Diego. Five years on the line, and you never once let me go down. Let us look after you for a while now.

Everyone, please be upstanding and raise your glasses. To Diego and Sofia, and to a long life of being cared for half as well as you've always cared for the rest of us.

Spoken by Connor, 29, a line cook who has worked the same restaurant kitchen as the groom for five years. 600 words.

How to make it yours

Questions

Is it weird to have a coworker as your best man?

Not at all, and it is more common than people think. Plenty of grooms spend more waking hours with a colleague than with anyone except their partner, so the work friend often holds the best and most recent stories. Name the connection in one honest line near the top, something like nine years at the next desk, then get on with the speech. After the first laugh nobody in the room is questioning the choice.

How much of a best man speech for a coworker should actually be about work?

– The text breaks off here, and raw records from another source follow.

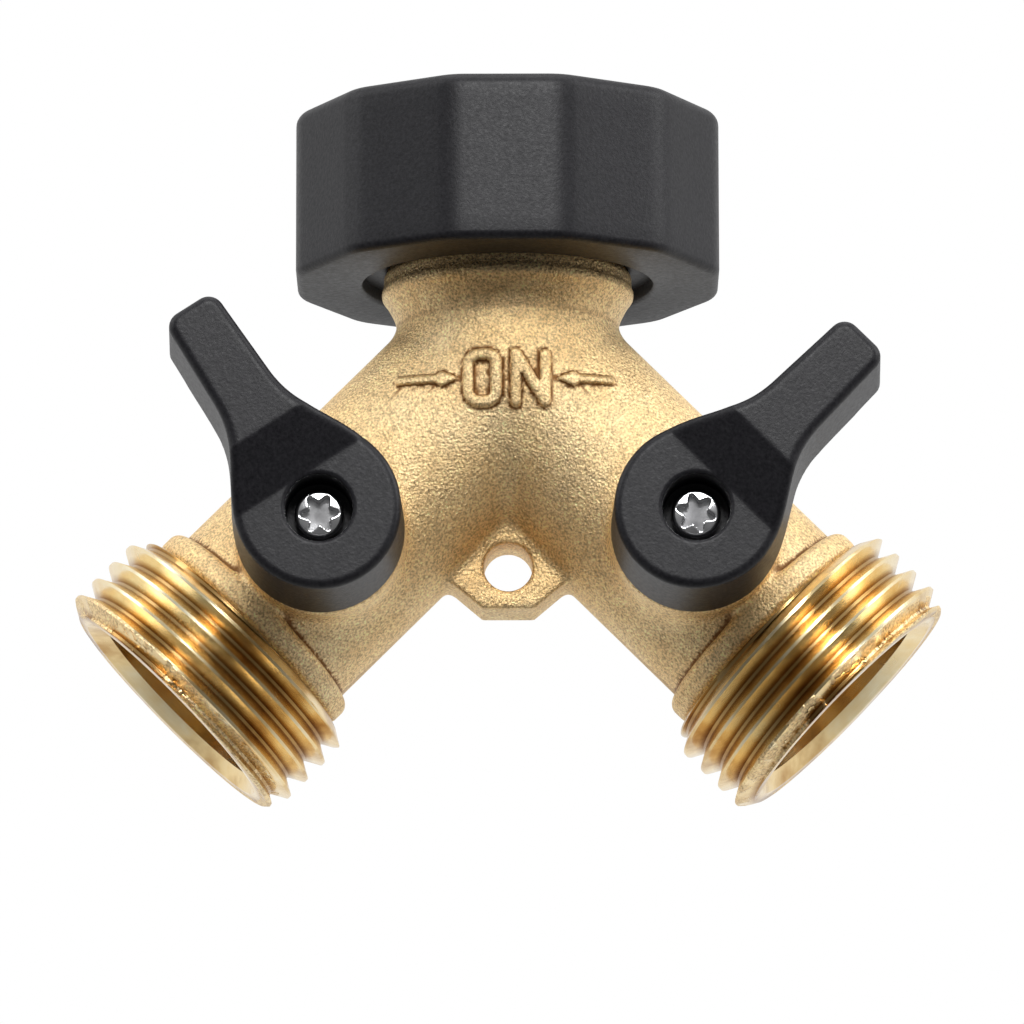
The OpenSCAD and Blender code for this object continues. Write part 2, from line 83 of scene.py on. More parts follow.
neck_r = 11.0
neck_top = body_high.z
groove_r = 10.3
groove_top = neck_top - 1.0
groove_bottom = groove_top - 1.0
shoulder_r = 11.55
shoulder_top = nut_low.z - 0.4
shoulder_bottom = shoulder_top - 2.3
cone_bottom = shoulder_bottom - 2.4
column_r = 10.3
neck_bore_r = 8.5
throat_top = junction_z + 3.0
throat_bottom = junction_z - 2.0
waterway_r = 5.5

arm_r = 10.2
chamber_r = 8.2
chamber_from = 16.2
collar_r = 11.35
collar_from = 32.2
collar_to = 34.8
collar_edge = 0.9
arm_fillet = 1.6

boss_r = 7.7
boss_top = hub_from - 0.3
stop_r = 5.25
stop_top = boss_top + 1.1
lug_reach = 0.85
stem_bore_r = 3.05
lug_half_angle = 0.17
pocket_r = 4.4
pocket_top = 8.75

crotch_z = junction_z - arm_r / DIAGONAL
tab_t = 6.0
tab_hole_r = 2.25
tab_hole_z = crotch_z - 4.0
tab_bottom = tab_hole_z - 3.95
tab_edge_half = 2.4
tab_corner = (5.45, 2.6)

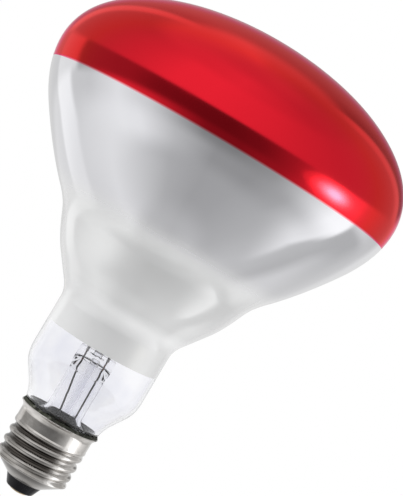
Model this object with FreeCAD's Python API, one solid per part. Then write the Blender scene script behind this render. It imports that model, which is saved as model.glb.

Use the job as the setting for your two or three stories, then step away from it. The room wants to learn who the groom is, and the workplace is simply where you happened to find out. A reliable mix is one funny work story for the laugh, one quiet thing you watched him do for the heart, and one observed moment with his partner. Work is the stage, not the subject.

What workplace topics should I leave out of the speech?

Anything that carries a Monday morning cost. Skip salaries, firings, difficult clients, office politics, and any colleague who is not in on the joke. Inside jokes that need a paragraph of setup should also go. A good rule is that if a story would be awkward to repeat in front of your actual manager, it belongs at the work party rather than the wedding.